#### Task data:
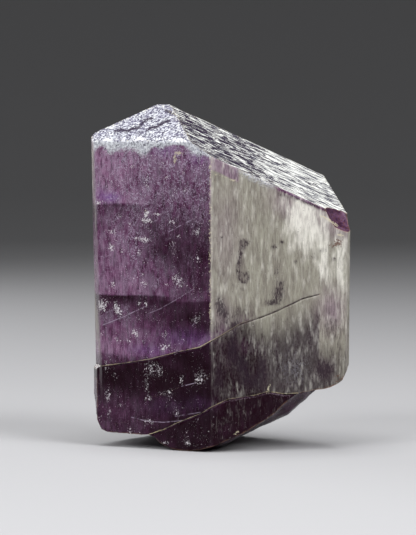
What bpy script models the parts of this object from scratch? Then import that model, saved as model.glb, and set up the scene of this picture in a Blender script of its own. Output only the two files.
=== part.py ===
"""A purple scapolite crystal: one natural tetragonal prism with a pyramid on top, broken off at its foot.

Units are metres, +Z is up and the crystal's c axis stands along Z. The view from the front looks along +Y.
Everything is set out from the c axis, which goes through the middle of the short ridge at the tip, and the
finished crystal is then moved so that its origin is at the middle of its foot.
"""

import math

import bmesh
import bpy
from mathutils import Matrix, Vector, noise

MM = 0.001

# The crystal's habit. Scapolite's pyramid faces slope by its axial ratio, and its prism faces turn in eighths.
NAME = "crystal"
HEIGHT = 52.4 * MM
AXIAL_RATIO = 0.6277
TURN = math.radians(14.4)
EIGHTH_TURN = math.radians(45)

# Each prism face: eighths of a turn from the front right one, distance from the c axis, lean in degrees.
# A face with a positive lean draws in towards the foot.
PRISM_FACES = {
    "front_left": (-1, 9.00 * MM, 0.0),
    "front_right": (0, 16.16 * MM, 0.0),
    "right_bevel": (1, 28.95 * MM, 0.3),
    "right": (2, 25.35 * MM, 0.5),
    "back_right": (3, 17.10 * MM, 2.0),
    "back": (4, 16.20 * MM, 0.0),
    "back_left": (5, 8.10 * MM, 0.0),
    "left": (-2, 11.60 * MM, 0.0),
}

# Each pyramid face: eighths of a turn, and how far its line at the tip stands out from the c axis.
PYRAMID_FACES = {
    "top_front": (-1, 0.0),
    "top_right": (1, 1.27 * MM),
    "top_back": (3, 0.0),
    "top_left": (5, 1.27 * MM),
}

# The left side's own outline: distance from the c axis and height, with a ledge where the crack comes out.
LEFT_SIDE = (
    (10.95 * MM, -8.0 * MM),
    (10.95 * MM, 12.0 * MM),
    (10.50 * MM, 12.3 * MM),
    (11.36 * MM, 46.6 * MM),
    (11.60 * MM, 56.0 * MM),
)

# Worn upright edges, and growth terraces on two pyramid faces: width, depth, number of steps and seed.
EDGE_WEAR = 0.22 * MM
TERRACES = {
    "top_right": (1.25 * MM, 0.15 * MM, 24, 11),
    "top_left": (1.60 * MM, 0.11 * MM, 18, 23),
}

# The broken foot, in millimetres: height of its lowest line at each place across the front, left to right.
# The main break is the upper surface, and the lens is the sliver of crystal left below it.
MAIN_BREAK = (
    (-12.0, 12.0), (-10.6, 5.8), (-10.2, 3.1), (-8.9, 2.2), (-3.2, 2.05), (-2.1, 2.2), (2.2, 4.1),
    (6.0, 5.8), (9.9, 7.9), (14.1, 8.45), (16.0, 8.95), (18.4, 8.5), (20.4, 8.65), (22.8, 9.05),
    (24.4, 9.15), (25.5, 9.5), (27.1, 10.2), (27.9, 11.9), (30.0, 15.5),
)
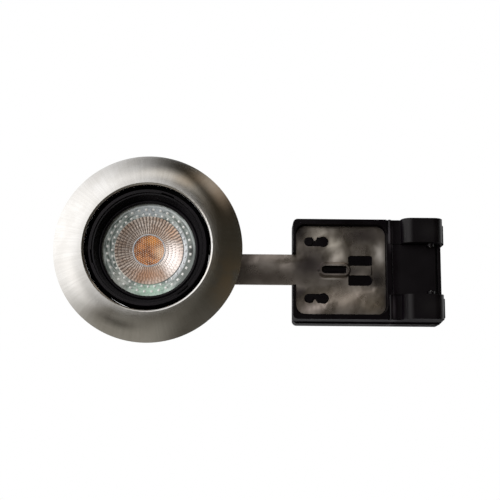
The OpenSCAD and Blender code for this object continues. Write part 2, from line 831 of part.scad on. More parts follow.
module front_outside() {
    round_box(box_x, recess_end_x + box_corner + 1, box_half, rim_z, split_z, box_corner);
    translate([recess_end_x, -box_half, flap_z])
        cube([box_end_x - recess_end_x, 2 * box_half, split_z - flap_z]);
}

module box_front() {
    plate_half = plate_side / 2 + plate_gap;
    color([0.08, 0.08, 0.09]) difference() {
        union() {
            difference() {
                front_outside();
                // all in front of the end of the box is cut back, then the two blocks stand on it
                translate([recess_end_x, -box_half - 1, rim_z - 1])
                    cube([end_len + 1, box_w + 2, valley_z - rim_z + 1]);
            }
            translate([recess_end_x, -bay_half - 1, flap_z]) cube([2.7, 2 * bay_half + 2, 4]);
            front_blocks();
        }
        // recess for the plate, with its notch for the arm
        translate([plate_x - plate_gap, -plate_half, rim_z - 1])
            linear_extrude(plate_back_z - rim_z + 1)
                round_rect(plate_side + 2 * plate_gap, 2 * plate_half, plate_corner);
        translate([box_x - 1, -arm_w / 2 - plate_gap, rim_z - 1])
            cube([10, arm_w + 2 * plate_gap, plate_back_z - rim_z + 1]);
        // hollow behind the plate
        difference() {
            round_box(box_x + box_wall, bay_end_x, cavity_half, floor_z, split_z + 1, box_corner - 1);
            for (x = screw_x, s = [-1, 1])
                translate([x, s * screw_y, floor_z - 1]) cylinder(r = screw_post_r, h = front_depth + 2);
        }
        // hollow under each hump
        for (s = [0, 1])
            mirror([0, s, 0])
                along_y(bay_half + box_wall, cavity_half) {
                    translate([core_x + 3, hump_top_z + box_wall + 3]) circle(3);
                    translate([core_x, hump_top_z + box_wall + 3])
                        square([core_end_x - core_x, floor_z - hump_top_z]);
                    translate([core_x + 3, hump_top_z + box_wall])
                        square([core_end_x - core_x - 3, floor_z - hump_top_z]);
                }
        // bay with the window to the terminals
        translate([bay_x, -bay_half, rim_z - hump_h - 1])
            cube([bay_end_x - bay_x, 2 * bay_half, flap_back_z + seat_fit - rim_z + hump_h + 1]);
        translate([window_x, -window_half, rim_z]) cube([window_end_x - window_x, 2 * window_half, 12]);
        translate([flap_pin_x - flap_tail_r * 0.6, -bay_half, flap_z])
            cube([bay_end_x - flap_pin_x + flap_tail_r * 0.6, 2 * bay_half,
                flap_pin_z + flap_tail_r + mould_fit - flap_z]);
        // holes for the flap pins and the case screws
        for (s = [-1, 1])
            translate([flap_pin_x, 0, flap_pin_z])
                rod_y(flap_pin_r, s > 0 ? bay_half - 1 : -bay_half - 6, s > 0 ? bay_half + 6 : -bay_half + 1);
        for (x = screw_x, s = [-1, 1])
            translate([x, s * screw_y, floor_z + 0.4]) cylinder(r = screw_r + pin_fit, h = front_depth);
    }
    // pegs in the keyhole slots and the key in the raised boss
    color([0.08, 0.08, 0.09]) {
        for (s = [-1, 1])
            translate([lobe_near_x, s * keyhole_y, arm_z - 0.3]) cylinder(r = peg_r, h = floor_t + arm_t);
        translate([boss_x + 1.9, -0.7, arm_z + 0.4]) cube([boss_len - 3.8, 1.4, arm_t + 1]);
    }
}

module box_rear() {
    color([0.07, 0.07, 0.08]) difference() {
        union() {
            difference() {
                union() {
                    round_box(rear_x, box_end_x, rear_half, split_z, back_z, box_corner);
                    for (s = [0, 1]) mirror([0, s, 0]) inlet_block(rear_half, split_z, back_z);
                }
                round_box(rear_x + box_wall, bay_end_x, rear_half - box_wall, split_z - 1, back_z - box_wall,
                    rear_corner_in);
            }
            for (x = screw_x, s = [-1, 1])
                translate([x, s * screw_y, split_z]) cylinder(r = screw_post_r, h = rear_depth - lap);
        }
        for (x = screw_x, s = [-1, 1])
            translate([x, s * screw_y, 0]) {
                translate([0, 0, split_z - 1]) cylinder(r = screw_r + 0.15, h = rear_depth + 2);
                translate([0, 0, back_z - 1.7]) cylinder(r = screw_head_r + 0.3, h = 3);
            }
        for (s = [-1, 1])
            translate([0, s * inlet_y, inlet_z]) rod_x(grommet_r, bay_end_x - 1, box_end_x + inlet_out + 1);
        translate([0, 0, inlet_z]) rod_x(lead_r + 1.2, rear_x - 1, rear_x + box_wall + 1);
    }
}

module case_screws() {
    color([0.75, 0.75, 0.75])
        for (x = screw_x, s = [-1, 1])
            translate([x, s * screw_y, 0]) {
                translate([0, 0, floor_z + 1.4]) cylinder(r = screw_r, h = back_z - 1.4 - floor_z - 1.4);
                translate([0, 0, back_z - 1.7]) difference() {
                    cylinder(r = screw_head_r, h = 1.5);
                    translate([0, 0, 1.5]) cross_recess();
                }
            }
}

module cable_grommet() {
    color([0.12, 0.12, 0.12])
        translate([0, 0, inlet_z])
            difference() {
                union() {
                    rod_x(grommet_r - 0.02, bay_end_x - 0.8, box_end_x + inlet_out + 0.6);
                    rod_x(grommet_flange_r, bay_end_x - 1.6, bay_end_x - 0.02);
                }
                rod_x(cable_d / 2, bay_end_x - 3, box_end_x + inlet_out + 3);
            }
}

module cable_grommet_a() {
    translate([0, inlet_y, 0]) cable_grommet();
}

module cable_grommet_b() {
    translate([0, -inlet_y, 0]) cable_grommet();
}

module lead_grommet() {
    color([0.12, 0.12, 0.12])
        translate([0, 0, inlet_z])
            difference() {
                union() {
                    rod_x(lead_r + 1.18, rear_x - 0.6, rear_x + box_wall + 0.6);
                    rod_x(lead_r + 2, rear_x - 0.9, rear_x - 0.02);
                    rod_x(lead_r + 2, rear_x + box_wall + 0.02, rear_x + box_wall + 0.9);
                }
                rod_x(lead_r, rear_x - 3, rear_x + box_wall + 3);
            }
}

module flap_pins() {
    color([0.85, 0.85, 0.85])
        for (s = [0, 1])
            mirror([0, s, 0])
                translate([flap_pin_x, 0, flap_pin_z])
                    rod_y(flap_pin_r - 0.02, bay_half - flap_ear_t - 0.5, bay_half + 5.5);
}

module terminal_flap() {
    gap = mould_fit;
    half = bay_half - gap;
    color([0.07, 0.07, 0.08]) difference() {
        union() {
            translate([bay_x + gap, -half, flap_z]) cube([flap_tail_x - bay_x - gap, 2 * half, flap_t]);
            for (s = [0, 1])
                mirror([0, s, 0])
                    along_y(half - flap_ear_t, half) {
                        translate([flap_pin_x, flap_pin_z]) circle(flap_ear_r);
                        translate([flap_pin_x - flap_ear_r, flap_pin_z])
                            square([2 * flap_ear_r, flap_back_z - flap_pin_z]);
                    }
        }
        translate([flap_pin_x, 0, flap_pin_z]) rod_y(flap_pin_r + pin_fit, -half - 1, half + 1);
    }
}

// ---------- terminal block ----------

function pole_y(i) = (i - (poles - 1) / 2) * pole_pitch;

module terminal_block() {
    color([0.93, 0.92, 0.88]) difference() {
        translate([block_x - block_len / 2, -block_half, block_front_z])
            cube([block_len, 2 * block_half, block_h]);
        for (i = [0 : poles - 1])
            translate([block_x, pole_y(i), 0]) {
                translate([0, 0, wire_z]) rod_x(insert_r + 0.05, -block_len, block_len);
                for (s = [-1, 1])
                    translate([s * clamp_screw_x, 0, block_front_z - 1])
                        cylinder(r = clamp_head_r + 0.15, h = wire_z - block_front_z + 1);
            }
    }
}

module terminal_inserts() {
    color([0.8, 0.65, 0.3])
        for (i = [0 : poles - 1])
            translate([block_x, pole_y(i), wire_z])
                difference() {
                    rod_x(insert_r, 0.6 - block_len / 2, block_len / 2 - 0.6);
                    rod_x(wire_r, -block_len, block_len);
                    for (s = [-1, 1])
                        translate([s * clamp_screw_x, 0, -5]) cylinder(r = clamp_shank_r + 0.05, h = 5);
                }
}

module terminal_screws() {
    color([0.75, 0.75, 0.7])
        for (i = [0 : poles - 1], s = [-1, 1])
            translate([block_x + s * clamp_screw_x, pole_y(i), 0])
                difference() {
                    union() {
                        translate([0, 0, block_front_z + 1]) cylinder(r = clamp_head_r, h = 2.2);
                        translate([0, 0, block_front_z + 2])
                            cylinder(r = clamp_shank_r, h = wire_z - block_front_z - 2.6);
                    }
                    translate([-3, -0.3, block_front_z]) cube([6, 0.6, 1.8]);
                }
}

trim_ring();
trim_gasket();
mounting_ring();
arm_bracket();
arm_rivets();
box_front();
box_rear();
case_screws();
flap_pins();
terminal_flap();
cable_grommet_a();
cable_grommet_b();
lead_grommet();
terminal_block();
terminal_inserts();
terminal_screws();
gimbal_ring();
pivot_pins();
pivot_washers();
baffle_ring();
lamp_lens();
lamp_reflector();
led_board();
led_patch();
lamp_cap();
driver_board();
lamp_pins();
holder_body();
holder_cap();
holder_contacts();
holder_screws();
retaining_spring_a();
retaining_spring_b();
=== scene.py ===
import math

import bpy
import numpy as np
from mathutils import Matrix, Vector


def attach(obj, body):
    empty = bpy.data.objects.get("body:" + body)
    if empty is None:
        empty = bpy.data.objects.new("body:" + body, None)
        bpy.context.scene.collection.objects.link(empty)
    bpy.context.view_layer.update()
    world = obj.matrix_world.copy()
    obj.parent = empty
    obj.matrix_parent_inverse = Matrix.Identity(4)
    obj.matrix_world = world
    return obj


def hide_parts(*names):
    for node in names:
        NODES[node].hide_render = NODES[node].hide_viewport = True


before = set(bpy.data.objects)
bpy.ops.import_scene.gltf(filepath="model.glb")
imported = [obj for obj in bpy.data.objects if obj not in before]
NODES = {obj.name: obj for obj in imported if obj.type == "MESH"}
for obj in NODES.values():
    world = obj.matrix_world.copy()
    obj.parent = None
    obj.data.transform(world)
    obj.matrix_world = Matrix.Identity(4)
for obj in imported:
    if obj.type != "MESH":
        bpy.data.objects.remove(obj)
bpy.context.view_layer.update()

MM = 0.001

# The camera, as it was fitted to the photograph: where it is, and where its three axes point.
CAMERA_PLACE = (0.04494, 0.08337, -0.4684)
CAMERA_RIGHT = Vector((0.99993, -0.00743, -0.009))
CAMERA_DOWN = Vector((0.00888, 0.98467, 0.17418))
CAMERA_AHEAD = Vector((0.00757, -0.17425, 0.98467))
CAMERA_LENS = 72
CAMERA_SENSOR = 36

# The moulded face of the lamp, in mm: a core of round bumps, a plain lip, rows of facets, and a clear margin
# with two rings of dots.
LENS_FACE = 5.3
LENS_THICK = 2.2
LENS_RIM_R = 23.65
CORE_R = 7.3
CORE_PITCH = 0.98
FACET_IN = 8.0
FACET_ROWS = 5
FACET_ROW_W = 1.72
FACET_OUT = FACET_IN + FACET_ROWS * FACET_ROW_W
SECTORS = 60
DOT_RINGS = (17.6, 20.0)
DOTS = 36
DOT_R = 0.55
AROUND = 360

# Depths of that face behind the lamp's front, and the heights of what stands on it, in mm.
DISH_DEPTH, DISH_RISE = 1.15, 0.75
CORE_DEPTH, CORE_BUMP_H = 1.05, 0.26
CORE_CENTRE_DEPTH = 0.9
LIP_DEPTH, LIP_H = 0.95, 0.3
FACET_H = 0.16
MARGIN_DEPTH, MARGIN_WAVE = 0.55, 0.12
DOT_H = 0.3
RIM_DEPTH, RIM_W = 0.12, 1.2

# The core's bumps: the sum of three waves, 120 degrees apart.
BUMP_WAVE = 4 * math.pi / (math.sqrt(3) * CORE_PITCH)
BUMP_SLANT = 0.8660254

# The ridge of the terminal box beside the plate, in mm.
RIDGE_X = 123.1
RIDGE_HALF_W = 1.5
RIDGE_RISE = 0.35

# The floor and the soft lamp, in m and W.
FLOOR_Z = -0.8
FLOOR_HALF = 4.0
LAMP_PLACE = (-0.22, -0.10, -0.78)
LAMP_AIM = Vector((0.04, 0.0, 0.0))
LAMP_SIZE = 0.5
LAMP_POWER = 3.4

WHITE = (1.0, 1.0, 1.0)


# ---------- camera ----------

def make_camera():
    """The photograph's viewing angle: from below the soffit, a little to the side of the arm."""
    data = bpy.data.cameras.new("camera")
    data.sensor_width = CAMERA_SENSOR
    data.lens = CAMERA_LENS
    data.clip_start = 0.01
    data.clip_end = 20
    cam = bpy.data.objects.new("camera", data)
    bpy.context.scene.collection.objects.link(cam)
    turn = Matrix((CAMERA_RIGHT, -CAMERA_DOWN, -CAMERA_AHEAD)).transposed().to_4x4()
    cam.matrix_world = Matrix.Translation(CAMERA_PLACE) @ turn
    bpy.context.scene.camera = cam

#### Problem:
Out of the data above, set down the lines from the one with "trim_ring();" to the one with "NODES[node].hide_render = NODES[node].hide_viewport", both included, exactly as written and with no additions.

#### Task answer:
trim_ring();
trim_gasket();
mounting_ring();
arm_bracket();
arm_rivets();
box_front();
box_rear();
case_screws();
flap_pins();
terminal_flap();
cable_grommet_a();
cable_grommet_b();
lead_grommet();
terminal_block();
terminal_inserts();
terminal_screws();
gimbal_ring();
pivot_pins();
pivot_washers();
baffle_ring();
lamp_lens();
lamp_reflector();
led_board();
led_patch();
lamp_cap();
driver_board();
lamp_pins();
holder_body();
holder_cap();
holder_contacts();
holder_screws();
retaining_spring_a();
retaining_spring_b();
=== scene.py ===
import math

import bpy
import numpy as np
from mathutils import Matrix, Vector


def attach(obj, body):
    empty = bpy.data.objects.get("body:" + body)
    if empty is None:
        empty = bpy.data.objects.new("body:" + body, None)
        bpy.context.scene.collection.objects.link(empty)
    bpy.context.view_layer.update()
    world = obj.matrix_world.copy()
    obj.parent = empty
    obj.matrix_parent_inverse = Matrix.Identity(4)
    obj.matrix_world = world
    return obj


def hide_parts(*names):
    for node in names:
        NODES[node].hide_render = NODES[node].hide_viewport = True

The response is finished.